I will ask you to complete four of the essay questions on the exam. Below are questions that may appear on the exam. Your essays should be accurate and supported with evidence from your readings. You will be able to bring in a 3x5" notecard containing any notes you might wish to take; however, the exam itself will be closed-book. One of the essays will be required.

  1. The history of theater is closely bound up with the social and cultural contexts from which theater emerges. Write an essay in which you describe how at least three important social or cultural contexts shaped the theater that emerged. What are the important ideological, technological, social, or cultural changes that marked the periods in theatrical history that we've studied in the second half of the term, and what was their impact? You might choose to focus on significant events, particular technological developments, important figures, or significant laws to focus your essay.
  2. [REQUIRED] The material spaces of theatrical performance directly and indirectly shape the drama that emerges, as well as the audience's experience of that drama. Drawing on your knowledge of the dominant features of the many theatrical spaces we've studied in the second half of the term, write an essay in which you describe the evolution of the theater as a physical space from the Reniassance to the modern period. Choose two of the three historical contexts we've studied to discuss in your essay. Some ideas to consider are seating, the shifting size of the forestage, the shape and location of the theater, the significant changes to the building itself, lighting, and the key developments in stage/set design. [EXTRA CREDIT: discuss three historical contexts]
  3. From the early modern to the modern periods, theater became a truly professional institution—more systematic, organized by recognized professionals and those skilled in specialized fields. From the Renaissance to the modern period, theater began to acquire its own history as well as an aesthetic status or legitimacy it had not previously possessed. At the same time, the stage and its properties were frequent targets for criticism both moral and political. Describe the continuing trend of theatrical professionalization from the Renaissance through the modern period. You should consider the origins of the professional actor in the household player; the transition from feudalism to capitalism; the changing status of the actor's profession in the face of clerical anti-theatricalism; the function of the actor/manager, the director, and the stage designer; the role of the monopoly; the changes in audience construction; and the legislation affecting the stage.
  4. From the Renaissance to the end of the 18th century, court theater and its descendants rose and fell; by the 19th century, theater had become a popular institution and a forum for the concerns of the middle class.

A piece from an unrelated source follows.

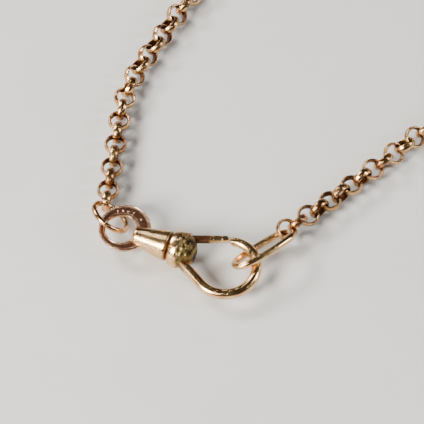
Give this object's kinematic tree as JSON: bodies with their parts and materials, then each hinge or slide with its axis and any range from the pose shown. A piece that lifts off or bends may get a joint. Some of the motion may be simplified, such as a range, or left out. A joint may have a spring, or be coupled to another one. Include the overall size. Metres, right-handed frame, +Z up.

Discuss the key components of court theater (as distinct from popular, commercial theater) and its function from the Renaissance to the seventeenth century and the Restoration. You should include reference to the royal progress, the court masque, the opera, the Pleiade poets, and the comedie-ballet.
  5. While women were never wholly absent from the theater, it was only n the early modern period that they became visible on the professional stage—though this happened at different times in different contexts. Discuss the history of the actress in the early modern period (Renaissance-18th century), paying special care to address the English context, the French context, and the role of women in court theater prior to their appearance on the professional stage. [EXTRA CREDIT: Substantially incorporate The Rover and/or Tartuffe into your response.]
  6. In many ways, the history of theater is a history of iconoclasm, of deliberate attempts to confront and reshape the conventions of previous movements, generations, theatrical ideologies and practices. Describe the new theatrical movements of the 19th and early 20th centuries and their relationship to one another, focusing particularly on the role of realsim and versimilitude in those developments. You should particularly discuss realism, naturalism, and the non-illusionist developments of the modern period, as well as the shifting concepts of psychology and character that informed these theatrical developments. [EXTRA CREDIT: discuss the 18th century as part of this history of iconoclasm.]
  7. In the second half of the term, we've read work by a wide variety of playwrights; choose three authors and/or their plays to discuss with reference to the cultural contexts that inform them. If you discuss Behn, you might discuss gender or the Restoration comedy; if you discuss Moliere, you might discuss his important contributions to the theater, or the controversy surrounding his work; if you discuss Gay, you might discuss the ballad opera or the role of satire; if you discuss Ibsen, you might discuss realism.